As a comitted social democrat I feel distinctly uncomfortable when I find myself agreeing with some of Iain Duncan Smith’s proposals on the benefits system. Labour spent far too much time blaming benefit claimants for their own situation without realizing that the circumstances conspiring to keep them on benefits are largely out of their control.
The benefits system is incredibly complex: There are more than 25 benefits that people of working age can claim, making it incredibly difficult to work out whether someone is better of in work or not. The murkiness of the system also makes it easy for that tiny minority determined to play foul to do so. Providing it is not used as a cover to cut benefits by stealth, the Coalition’s plans for a Universal Credit – all the benefits combined into one – is a sensible solution and one which, if implemented fully, would be a significant and well-overdue reform. Equally sensible is the plan to continue to pay benefit in the first few months of the claimant’s new job. As the first pay cheque can come in more than a month after benefits are stopped, many people don’t enter work for fear of not being able to pay the bills in the intervening period.
However, people become trapped not only by the vagaries of the benefits system but the inadequacy of the labour market. Ever since the 1980s governments – both Tory and Labour – have presided over a tremendous detioriation of our jobs market. Britain has become a sort of banana republic in terms of the availability of decent jobs: a vast proportion of the jobs Labour created came with rock-bottom pay and conditions, and little or no protection. Worst have been the proliferation of ‘zero hours contracts’ where a person can technically have a job but can go weeks without actually being able to work.
The mistake that Labour made and one that the Tories look destined to continue is to focus on the relatively small number of people who do not want to work and assume that this group is bigger than it acutally is, instead of looking at why the unemployed who are motivated and educated aren’t entering the labour market.

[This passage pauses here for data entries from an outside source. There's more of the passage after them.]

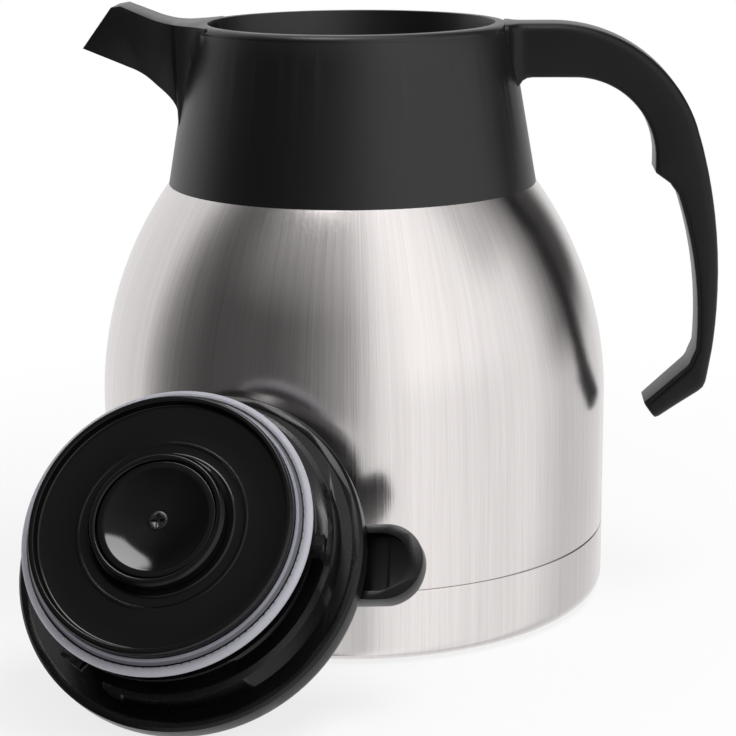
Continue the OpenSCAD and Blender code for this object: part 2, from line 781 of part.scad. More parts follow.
module thumb_lever() {
  color("#222226") leaning() difference() {
    union() {
      difference() {
        intersection() {
          along_y(lever_w) lever_side_2d();
          linear_extrude(height = 20) lever_plan(0);
        }
        intersection() {
          along_y(lever_w) lever_hollow_2d();
          linear_extrude(height = 20) lever_plan(lever_t);
        }
        translate([0, 0, tab_under - 1]) linear_extrude(height = 2.8) lever_plan(lever_t);
      }
      difference() {
        translate([fork_tip, 0.5 - lever_w / 2, fork_z - fork_t]) cube([8, lever_w - 1, fork_t]);
        translate([-10, -stem_r - 0.5, 0]) cube([13, 2 * stem_r + 1, 20]);
      }
    }
    translate([pin_x, 0, pin_z]) rotate([90, 0, 0])
      cylinder(r = pin_r + pin_fit, h = 2 * lever_w, center = true, $fn = 48);
  }
}

// Valve

module valve_head() {
  color("#1c1c20") leaning() rotate_extrude() difference() {
    union() {
      polygon([
        [0, valve_z], [valve_r, valve_z], [valve_top_r, -plug_h], [valve_top_r, valve_flange + 0.2],
        [0, valve_flange + 0.2]
      ]);
      translate([0, valve_flange]) square([valve_flange_r, valve_flange_t]);
    }
    translate([7.2, valve_z + dish_depth + 2]) square([4.6, 20]);
    translate([0, valve_z - 5]) square([2.5, screw_z - valve_z + 5]);
    translate([0, valve_z]) square([1.15, 20]);
    translate([0, screw_z + 2]) square([stem_r, 20]);
    translate([0, valve_z + dish_depth - dish_r]) circle(r = dish_r, $fn = 720);
  }
}

module valve_seal() {
  color("white") leaning() ring(valve_top_r, valve_flange_r - 0.3, -plug_h, valve_flange);
}

module valve_stem() {
  color("silver") leaning() rotate_extrude($fn = 48) difference() {
    translate([0, screw_z + 2]) square([stem_r, head_z + 0.8 - screw_z - 2]);
    translate([0, screw_z]) square([1.1, 9]);
  }
}

module stem_cap() {
  color("silver") leaning() rotate_extrude($fn = 72) difference() {
    translate([0, head_z]) square([head_r, head_t]);
    translate([0, head_z - 1]) square([stem_r, 1.8]);
  }
}

module valve_screw() {
  color("silver") leaning() difference() {
    rotate_extrude($fn = 48) {
      translate([0, screw_z - 1.5]) square([2.4, 1.5]);
      translate([0, screw_z - 0.5]) square([1.1, 8]);
    }
    for (a = [0, 90]) rotate([0, 0, a]) translate([-1.6, -0.35, screw_z - 2.5]) cube([3.2, 0.7, 1.7]);
  }
}

base_cup();
outer_shell();
inner_liner();
neck_ring();
neck_gasket();
collar();
handle();
plug_body();
plug_floor();
stopper_gasket();
guide_bush();
lid_cover();
lever_pin();
valve_spring();
thumb_lever();
valve_head();
valve_seal();
valve_stem();
stem_cap();
valve_screw();
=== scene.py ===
# %% [markdown]
# # A vacuum jug with its stopper lid taken out
# This script dresses a measured model of a steel jug in Blender. The measured model comes in as a fixed
# frame, and every piece made here is laid over it in the same place, in metres. Each step has a short
# note like this one, which says what the real thing is, how it could be made and why this way was taken.

# %% Load the measured frame
import json
import math

import bmesh
import bpy
from mathutils import Matrix, Vector


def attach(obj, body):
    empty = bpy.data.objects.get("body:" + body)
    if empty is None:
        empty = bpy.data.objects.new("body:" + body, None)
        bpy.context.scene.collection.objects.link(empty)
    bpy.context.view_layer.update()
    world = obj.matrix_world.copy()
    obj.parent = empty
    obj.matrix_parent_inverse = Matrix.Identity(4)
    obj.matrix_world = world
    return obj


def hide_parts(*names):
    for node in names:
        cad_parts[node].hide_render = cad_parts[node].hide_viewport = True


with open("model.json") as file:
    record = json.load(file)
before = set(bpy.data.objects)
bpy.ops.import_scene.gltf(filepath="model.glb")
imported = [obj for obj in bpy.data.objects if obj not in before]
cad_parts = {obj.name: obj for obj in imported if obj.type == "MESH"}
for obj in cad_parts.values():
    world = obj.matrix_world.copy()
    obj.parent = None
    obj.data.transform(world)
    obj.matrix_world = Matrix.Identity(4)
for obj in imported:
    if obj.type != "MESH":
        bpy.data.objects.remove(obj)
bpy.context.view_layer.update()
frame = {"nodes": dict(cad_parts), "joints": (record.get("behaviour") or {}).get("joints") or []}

# %% [markdown]
# ## Sizes
# The sizes are those of the measured model, in millimetres, because that is how the jug was measured.
# They could be read off its meshes, but named numbers are easier to follow and to check on a real jug.
# Blender works in metres here, so every length is turned into metres at the moment it becomes a mesh.

# %% The sizes of the jug
MM = 0.001
STEEL = 0.9
BODY_R = 70.0
INSIDE_R = BODY_R - STEEL
CUP_EDGE = 19.38
WALL_FOOT = 19.42
SHOULDER_Z = 55.0
COLLAR_FOOT = (50.4, 114.9)
NECK_R = 38.0
NECK_TOP = 143.3
RIM_R = 42.9
RIM_Z = 158.0

shoulder_rise = COLLAR_FOOT[1] - SHOULDER_Z
shoulder_drop = BODY_R - COLLAR_FOOT[0]
SHOULDER_R = (shoulder_rise**2 + shoulder_drop**2) / (2 * shoulder_drop)
SHOULDER_X = BODY_R - SHOULDER_R
print("the shoulder is one curve with a radius of", round(SHOULDER_R, 1), "mm")

# %% [markdown]
# ## Where the lid leans
# The lid was lifted out and leans on the jug's front with its underside showing. Its pieces are drawn
# upright, as they sit in the mouth, and then laid over. The record's joints say which way the lid faces
# and where its lever's pin is, so the lean is worked out from them and can't drift from the model.

# %% The lid's own directions and its middle
PIN_X = 26.0
PIN_Z = 8.6

joints = {joint["name"]: joint for joint in frame["joints"]}
lid_up = Vector(joints["valve_lift"]["axis"]).normalized()
lid_side = Vector(joints["lever_press"]["axis"]).normalized()
lid_out = lid_side.cross(lid_up)
lid_middle = Vector(joints["lever_press"]["pos_m"]) - (lid_out * PIN_X + lid_up * PIN_Z) * MM
LEANING = Matrix((lid_out, lid_side, lid_up)).transposed().to_4x4()
LEANING.translation = lid_middle
print("the lid's middle lies at", [round(v, 4) for v in lid_middle])

# %% [markdown]
# ## Shader maths in plain sums
# A Blender material is a net of nodes. Wiring dozens of Math nodes by hand hides what they work out, so
# one small class wraps a socket and lets Python's own signs add the nodes. Colours and vectors keep
# their own nodes, because a Math node would turn a colour grey.


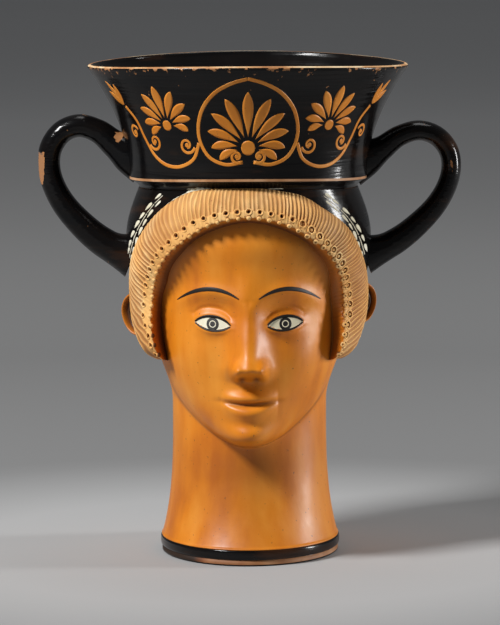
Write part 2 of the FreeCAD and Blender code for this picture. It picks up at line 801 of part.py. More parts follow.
def make_handle(side, neighbours):
    """A strap bent into a loop from the cup's wall down to the head's side."""
    low = WAIST_HEIGHT - HANDLE_LOWER_ROOT_DROP
    top = CARINATION_HEIGHT + HANDLE_TOP_RISE
    upper_root = CARINATION_HEIGHT + HANDLE_UPPER_ROOT_RISE
    roots = {
        0: (cup_radius(upper_root) - HANDLE_ROOT_SINK, upper_root),
        len(HANDLE_PATH_SHARES) - 1: (skull_half_width(low) - HANDLE_ROOT_SINK, low),
    }
    points = []
    for i, (out, rise, _) in enumerate(HANDLE_PATH_SHARES):
        x = blend(skull_half_width(low), HANDLE_REACH, out)
        x, z = roots.get(i, (x, blend(low, top, rise)))
        points.append(Vector(side * x, 0, z))
    path = Part.BSplineCurve()
    path.interpolate(points)
    sections = []
    for point, (_, _, thickness) in zip(points, HANDLE_PATH_SHARES):
        tangent = path.tangent(path.parameter(point))[0].normalize()
        in_plane = tangent.cross(Vector(0, 1, 0)).normalize()
        half = HANDLE_THICKNESS * thickness / 2
        deep = HANDLE_DEPTH * blend(1, thickness, HANDLE_SPREAD_SHARE) / 2
        sections.append(oval(point, in_plane * half, Vector(0, deep, 0)))
    handle = Part.makeLoft(sections, True, False)
    for neighbour in neighbours:
        handle = handle.cut(neighbour)
    return max(handle.Solids, key=lambda solid: solid.Volume)


def oval(centre, half_a, half_b):
    """A closed smooth curve through points on an ellipse with these two half axes."""
    ring = []
    for turn in steps(0.0, 2 * math.pi, HANDLE_SIDES)[:-1]:
        ring.append(centre + half_a * math.cos(turn) + half_b * math.sin(turn))
    curve = Part.BSplineCurve()
    curve.interpolate(
        Points=ring, PeriodicFlag=True, Parameters=steps(0.0, 1.0, HANDLE_SIDES)
    )
    return Part.Wire([curve.toShape()])


# Foot, floor and the coils inside


def make_foot():
    """An oval moulding with a reserved step under a swelling band."""
    hollow_width = skull_half_width(FOOT_HEIGHT) - HEAD_WALL
    hollow_depth = skull_back_depth(FOOT_HEIGHT) - HEAD_WALL
    step = Part.makeLoft(
        [
            ellipse_wire(
                FOOT_HALF_WIDTH - FOOT_STEP, FOOT_HALF_DEPTH - FOOT_STEP, height
            )
            for height in (0, FOOT_STEP_HEIGHT)
        ],
        True,
    )
    band_levels = [(FOOT_STEP_HEIGHT, FOOT_BULGE)]
    for share in FOOT_BULGE_SHARES:
        band_levels.append((blend(FOOT_STEP_HEIGHT, FOOT_HEIGHT, share), 0))
    band_levels.append((FOOT_HEIGHT, FOOT_BULGE))
    band = Part.makeLoft(
        [
            ellipse_wire(FOOT_HALF_WIDTH - inset, FOOT_HALF_DEPTH - inset, height)
            for height, inset in band_levels
        ],
        True,
    )
    hollow = Part.makeLoft(
        [
            ellipse_wire(hollow_width, hollow_depth, height)
            for height in (-OVERRUN, FOOT_HEIGHT + OVERRUN)
        ],
        True,
    )
    return step.fuse(band).cut(hollow).Solids[0]


def make_floor():
    """The disc of clay that closes the foot, a little above the table."""
    half_width = skull_half_width(FOOT_HEIGHT) - HEAD_WALL - SLIP
    half_depth = skull_back_depth(FOOT_HEIGHT) - HEAD_WALL - SLIP
    return Part.makeLoft(
        [
            ellipse_wire(half_width, half_depth, height)
            for height in (FLOOR_RECESS, FLOOR_RECESS + FLOOR_THICKNESS)
        ],
        True,
    )


def make_seam_coils():
    """Two rolls of clay smeared along the inner joint of the mould halves."""
    top = WAIST_HEIGHT - SEAM_COIL_TOP_GAP
    heights = [z for z in BORE_HEIGHTS if SEAM_COIL_LOW <= z <= top]
    spread = SEAM_COIL_WIDTH / 2 / HEAD_HALF_WIDTH
    coils = []
    for side in (1, -1):
        bed, crest = [], []
        for turn in steps(-1.0, 1.0, COIL_STEPS):
            angle = side * math.pi / 2 + spread * turn
            swell = SEAM_COIL_HEIGHT * math.cos(math.pi / 2 * turn) + SEAM_COIL_EDGE
            seat = [cavity_point(angle, z) for z in heights]
            bed.append([inward(point, COIL_SLIP) for point in seat])
            crest.append([inward(point, COIL_SLIP + swell) for point in seat])
        coils.append(slab(bed, crest))
    return Part.makeCompound(coils)


def inward(point, distance):
    """The point moved towards the vase's axis at its own height."""
    share = 1 - distance / math.hypot(point.x, point.y)
    return Vector(point.x * share, point.y * share, point.z)


def make_waist_coil():
    """The roll of clay that seals cup to head round the throat."""
    seat = THROAT_RADIUS - SLIP
    low = Vector(seat, 0, WAIST_HEIGHT - WAIST_COIL_HEIGHT / 2)
    high = Vector(seat, 0, WAIST_HEIGHT + WAIST_COIL_HEIGHT / 2)
    crest = Vector(seat - WAIST_COIL_SWELL, 0, WAIST_HEIGHT)
    section = Part.Wire([Part.Arc(low, crest, high).toShape(), Part.makeLine(high, low)])
    return Part.Face(section).revolve(Vector(), Vector(0, 0, 1), 360)


def main():
    cup = make_cup()
    front, back = make_head_halves()
    fringe = make_fringe()
    ears = {side: make_ear(side, [front, back, fringe]) for side in (-1, 1)}
    parts = {
        "cup_bowl": cup,
        "head_front_half": front,
        "head_back_half": back,
        "hair_fringe": fringe,
        "curls_outer_row": make_curl_row(OUTER_ROW_SHARE),
        "curls_inner_row": make_curl_row(INNER_ROW_SHARE),
        "ear_left": ears[-1],
        "ear_right": ears[1],
        "handle_left": make_handle(-1, [cup, front, back, fringe, ears[-1]]),
        "handle_right": make_handle(1, [cup, front, back, fringe, ears[1]]),
        "foot_ring": make_foot(),
        "foot_floor": make_floor(),
        "seam_coils": make_seam_coils(),
        "waist_coil": make_waist_coil(),
    }
    os.makedirs("parts", exist_ok=True)
    for name, shape in parts.items():
        shape.exportStep(f"parts/{name}.step")
        solids = shape.Solids
        valid = all(solid.isValid() for solid in solids)
        volume = sum(solid.Volume for solid in solids)
        print(f"{name}: {len(solids)} solids, {volume / 1000:.2f} cm3, valid {valid}")


main()
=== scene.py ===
"""Looks of the head vase: finely modelled clay, combed hair, painted ornament and glossy black slip.

Sizes are in millimetres and become metres when a mesh is made. Angles round the vase are measured
from the middle of the face, towards +X.
"""

import math

import bmesh
import bpy
import numpy as np
from mathutils import Matrix, Vector


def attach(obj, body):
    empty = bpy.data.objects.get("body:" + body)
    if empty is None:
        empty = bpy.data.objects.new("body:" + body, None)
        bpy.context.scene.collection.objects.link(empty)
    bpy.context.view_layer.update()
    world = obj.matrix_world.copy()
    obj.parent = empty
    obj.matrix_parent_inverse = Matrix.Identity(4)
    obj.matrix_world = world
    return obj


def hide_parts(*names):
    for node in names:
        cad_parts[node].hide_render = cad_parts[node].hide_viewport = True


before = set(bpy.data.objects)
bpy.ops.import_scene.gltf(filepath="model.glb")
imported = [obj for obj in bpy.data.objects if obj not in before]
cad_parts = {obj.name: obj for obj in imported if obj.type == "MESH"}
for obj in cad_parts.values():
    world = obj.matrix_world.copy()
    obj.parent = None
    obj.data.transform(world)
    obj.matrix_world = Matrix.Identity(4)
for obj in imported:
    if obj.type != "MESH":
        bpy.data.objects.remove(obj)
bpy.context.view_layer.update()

MM = 0.001

# Cup
TOTAL_HEIGHT = 192.0
RIM_RADIUS = 62.05
CARINATION_RADIUS = 46.1
WAIST_RADIUS = 42.4
WAIST_HEIGHT = 143.4
CARINATION_HEIGHT = 146.8
BAND_TOP = 148.2
CUP_FLARE_POWER = 1.9
CUP_WALL = 3.6
LIP_WALL = 2.2
RIM_DIP = 2.0
# The part of the lip's turn, in radians, where the slip is worn off
LIP_WORN_FROM = 0.5
LIP_WORN_TO = 1.8
# How far down the outside the slip is chipped much, and how far a little
LIP_WEAR_REACH = 2.5
WALL_WEAR_REACH = 14.0
# The reserved line on the sharp turn of the cup
STRIPE_LOW = 146.95
STRIPE_HIGH = 147.9

# Foot and neck
FOOT_HEIGHT = 6.2
FOOT_HALF_WIDTH = 35.0
FOOT_HALF_DEPTH = 42.0
FOOT_STEP = 0.6
FOOT_STEP_HEIGHT = 2.4
FOOT_BULGE = 0.6
FOOT_ARRIS = 0.3
FOOT_ARRIS_HEIGHT = 0.25
# The step is painted black from its foot up to this height, a painted contact shadow
FOOT_SHADOW_LINE_TOP = 0.6
NECK_HALF_WIDTH = 29.9
NECK_HALF_DEPTH = 32.0
NECK_TOP = 60.0
NECK_FLARE_POWER = 3.4

# Skull and crown
HEAD_HALF_WIDTH = 47.3
HEAD_BACK_DEPTH = 48.0
CROWN_FRONT_DEPTH = 44.5
WIDEST_HEIGHT = 122.97
HEAD_WALL = 5.0
SURFACE_BLEND = 3.4
JAW_BLEND = 1.1
JAW_BLEND_TOP = 58.0
JAW_BLEND_RUN = 30.0
# A bead of slip where the clay of the neck meets the foot
BEAD_RISE = 0.35
BEAD_REACH = 0.4
BEAD_SWELL = 0.3
# Above this height the slip of the hair runs right round under the cup
HAIR_TOP_BAND = 140.6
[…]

The Coalition is right in lamenting Britain’s high rate of economic inactivity (though, spuriously, people who volunteer or take care of family members are classed as such), but its diagnosis of why this might be so is completely wrong. The inactivity rate was high before the recession, so it is not merely the limited number of jobs that is the problem. People didn’t enter work during the boom times not because they were lazy or because they were living it up on benefits (contrary to popular belief, the UK has one of the least generous benefit systems in the OECD), but because they-quite rightly-were not willing to take jobs which offered minimal pay, no security and no prospects for advancement. Welfare and labour market reform are two sides of the same coin: get one wrong and you will get nowhere with the other either.
Both Labour and the Conservatives put a tremendous amount of responsibility on the shoulders of the benefit claimant – to look for jobs, go on job search courses and improve their skills and education but all this a complete waste of the claimant’s time and public money if the government does not keep it’s side of the bargain and ensure that there are enough good jobs for them to take once they have developed their potential.
Labour finally got the message with the Future Jobs Fund – a scheme to create 100,000 new good jobs in new, green and high technology industries but it came far too late and didn’t get very far before the Coalition abolished it. Its first big mistake but, one can safely predict, not the last.
All governments talk about the ‘long term unemployed’ as if it were a static, homogenous category but because you only need to be unemployed for a year before being classed this way, this is a group which is very quickly becoming more representative of the population at large. This will mean that more and more people will realise that it is a myth that life on benefits is a beach – whether metaphorical or Spanish – and put pressure on the government to get off its backside and do something about the quality of the jobs it is so keen for them to get.